La scène sur la photographie est un peu confuse : un homme, entre 60 et 70 ans, protège son visage tandis qu’une jeune femme semble vouloir l’agresser. A sa droite, un autre homme un peu plus âgé que le premier regarde la scène d’un air interloqué. A l’arrière-plan un bouquet de fleurs et une estrade suggèrent qu’il s’agit d’un moment tout à la fois solennel et festif.

La scène se passe à Berlin-Ouest, le 7 novembre 1968 durant le congrès du parti conservateur, l’Union des démocrates chrétiens. L’homme qui se protège est Kurt Kiesinger, celui sa droite est Ludwig Erhard, ancien ministre de l’économie dans le gouvernement de Konrad Adenauer entre 1949 et 1963, puis chancelier entre 1963 et 1966. Kurt Kiesinger lui succède à ce poste le 10 novembre 1966. Né en 1904, il adhère au parti national socialiste en mai 1933, puis il entre en 1940 au service de l’appareil d’Etat nazi comme directeur associé des émissions de la radio allemande à l’étranger. Il y travaille en coopération avec le ministère de la propagande Joseph Goebbels.

En allemand, Christlich Demokratische Union Deutschlands, CDU.

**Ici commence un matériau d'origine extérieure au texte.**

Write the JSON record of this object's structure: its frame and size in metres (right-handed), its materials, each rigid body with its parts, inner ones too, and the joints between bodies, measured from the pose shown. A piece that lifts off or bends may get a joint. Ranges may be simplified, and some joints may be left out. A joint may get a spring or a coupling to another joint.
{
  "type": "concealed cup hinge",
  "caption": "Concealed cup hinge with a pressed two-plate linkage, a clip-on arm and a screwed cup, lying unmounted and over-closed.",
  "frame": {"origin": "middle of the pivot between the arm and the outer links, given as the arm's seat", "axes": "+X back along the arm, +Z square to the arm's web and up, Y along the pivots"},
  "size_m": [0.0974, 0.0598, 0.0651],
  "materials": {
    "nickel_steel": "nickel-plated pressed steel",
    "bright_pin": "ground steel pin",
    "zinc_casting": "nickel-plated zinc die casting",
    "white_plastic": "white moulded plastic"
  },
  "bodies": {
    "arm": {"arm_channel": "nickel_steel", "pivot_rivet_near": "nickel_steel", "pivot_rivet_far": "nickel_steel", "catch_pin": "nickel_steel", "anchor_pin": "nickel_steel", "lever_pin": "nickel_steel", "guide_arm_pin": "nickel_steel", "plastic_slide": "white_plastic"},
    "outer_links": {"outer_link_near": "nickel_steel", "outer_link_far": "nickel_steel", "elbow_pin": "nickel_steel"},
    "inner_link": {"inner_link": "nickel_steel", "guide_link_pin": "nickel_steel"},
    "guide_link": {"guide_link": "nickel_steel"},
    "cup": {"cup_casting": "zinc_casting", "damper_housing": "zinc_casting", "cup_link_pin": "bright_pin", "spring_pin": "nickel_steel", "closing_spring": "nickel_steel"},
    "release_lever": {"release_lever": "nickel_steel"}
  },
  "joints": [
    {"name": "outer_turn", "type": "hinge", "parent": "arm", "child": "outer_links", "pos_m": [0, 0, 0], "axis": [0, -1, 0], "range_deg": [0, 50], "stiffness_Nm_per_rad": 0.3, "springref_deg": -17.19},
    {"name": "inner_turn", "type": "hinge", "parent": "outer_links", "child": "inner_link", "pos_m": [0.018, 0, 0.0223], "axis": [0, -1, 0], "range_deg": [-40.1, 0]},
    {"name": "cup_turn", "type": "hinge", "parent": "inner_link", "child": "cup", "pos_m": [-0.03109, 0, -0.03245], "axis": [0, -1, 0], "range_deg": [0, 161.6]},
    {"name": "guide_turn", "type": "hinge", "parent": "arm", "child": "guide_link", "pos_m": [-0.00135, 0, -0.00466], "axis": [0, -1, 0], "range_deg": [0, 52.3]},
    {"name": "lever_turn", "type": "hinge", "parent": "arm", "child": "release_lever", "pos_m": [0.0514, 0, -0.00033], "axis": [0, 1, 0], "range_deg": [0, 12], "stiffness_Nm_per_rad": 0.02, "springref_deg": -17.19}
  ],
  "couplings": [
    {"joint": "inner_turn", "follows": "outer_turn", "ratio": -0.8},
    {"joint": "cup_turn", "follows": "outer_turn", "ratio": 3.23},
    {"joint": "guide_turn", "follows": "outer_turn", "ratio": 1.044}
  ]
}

La jeune femme est Beate Klarsfeld. Née à Berlin en 1939, elle a grandi dans une Allemagne en guerre, puis dans les ruines matérielles et morales laissées par le nazisme. En 1960, elle part à Paris où elle rencontre Serge Klarsfeld avec lequel elle se marie en 1963. Né en 1935 en Roumanie, Serge Klarfeld est un historien et avocat juif. Son père, Arno, s’est laissé arrêter à Nice par la Gestapo en octobre 1943 pour protéger sa famille. Il est assassiné à Auschwitz-Birkenau à la fin de la même année. En 1965, lors de sa première visite à Auschwitz, seul dans le camp de Birkenau, Serge s’engage à tout faire pour combattre l’oubli.

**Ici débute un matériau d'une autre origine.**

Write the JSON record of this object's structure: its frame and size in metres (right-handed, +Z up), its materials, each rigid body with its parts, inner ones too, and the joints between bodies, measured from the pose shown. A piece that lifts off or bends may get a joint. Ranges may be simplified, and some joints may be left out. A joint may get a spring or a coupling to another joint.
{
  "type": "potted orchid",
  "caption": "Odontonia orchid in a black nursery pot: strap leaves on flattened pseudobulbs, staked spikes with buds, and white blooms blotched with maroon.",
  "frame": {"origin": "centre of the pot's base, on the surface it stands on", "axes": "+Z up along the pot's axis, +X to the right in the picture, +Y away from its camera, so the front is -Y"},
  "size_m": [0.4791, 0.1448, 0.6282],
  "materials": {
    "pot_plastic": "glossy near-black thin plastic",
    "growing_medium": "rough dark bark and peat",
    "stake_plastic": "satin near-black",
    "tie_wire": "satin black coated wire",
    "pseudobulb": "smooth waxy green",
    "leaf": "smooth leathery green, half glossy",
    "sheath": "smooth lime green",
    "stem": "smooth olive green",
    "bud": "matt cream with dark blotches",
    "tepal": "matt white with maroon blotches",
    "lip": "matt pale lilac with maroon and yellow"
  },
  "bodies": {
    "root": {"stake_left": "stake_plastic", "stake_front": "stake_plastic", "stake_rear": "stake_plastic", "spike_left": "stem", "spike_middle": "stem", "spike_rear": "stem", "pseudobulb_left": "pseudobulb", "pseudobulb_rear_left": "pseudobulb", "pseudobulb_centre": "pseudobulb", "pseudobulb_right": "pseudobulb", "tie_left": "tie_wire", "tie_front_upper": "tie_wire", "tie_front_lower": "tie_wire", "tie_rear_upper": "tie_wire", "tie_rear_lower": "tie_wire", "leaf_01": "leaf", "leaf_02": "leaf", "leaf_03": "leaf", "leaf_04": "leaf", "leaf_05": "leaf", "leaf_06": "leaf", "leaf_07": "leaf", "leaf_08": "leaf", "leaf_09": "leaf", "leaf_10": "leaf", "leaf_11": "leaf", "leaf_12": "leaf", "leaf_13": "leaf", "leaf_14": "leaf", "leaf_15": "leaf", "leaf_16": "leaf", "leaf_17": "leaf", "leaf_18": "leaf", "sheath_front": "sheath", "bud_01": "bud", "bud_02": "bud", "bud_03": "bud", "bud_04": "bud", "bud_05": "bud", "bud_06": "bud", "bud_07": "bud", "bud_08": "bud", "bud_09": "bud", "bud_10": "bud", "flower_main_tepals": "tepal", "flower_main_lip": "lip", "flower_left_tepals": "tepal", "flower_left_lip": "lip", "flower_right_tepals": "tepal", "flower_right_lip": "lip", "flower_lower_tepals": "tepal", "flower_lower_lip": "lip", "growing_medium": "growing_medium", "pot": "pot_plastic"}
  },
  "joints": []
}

L’épisode de la gifle est immortalisé par la photographie du journaliste pigiste qui travaille pour le magazine Stern. C’est lui qui a accompagné Beate Klarsfeld et lui a permis d’entrer dans le palais des congrès. Voilà comment elle décrit l’ensemble de la scène dans les mémoires que le couple publie en 2015 :

Après la gifle, Beate Klarsfeld est ceinturée par Bruno Heck, secrétaire général de la CDU, collection du journal Stern.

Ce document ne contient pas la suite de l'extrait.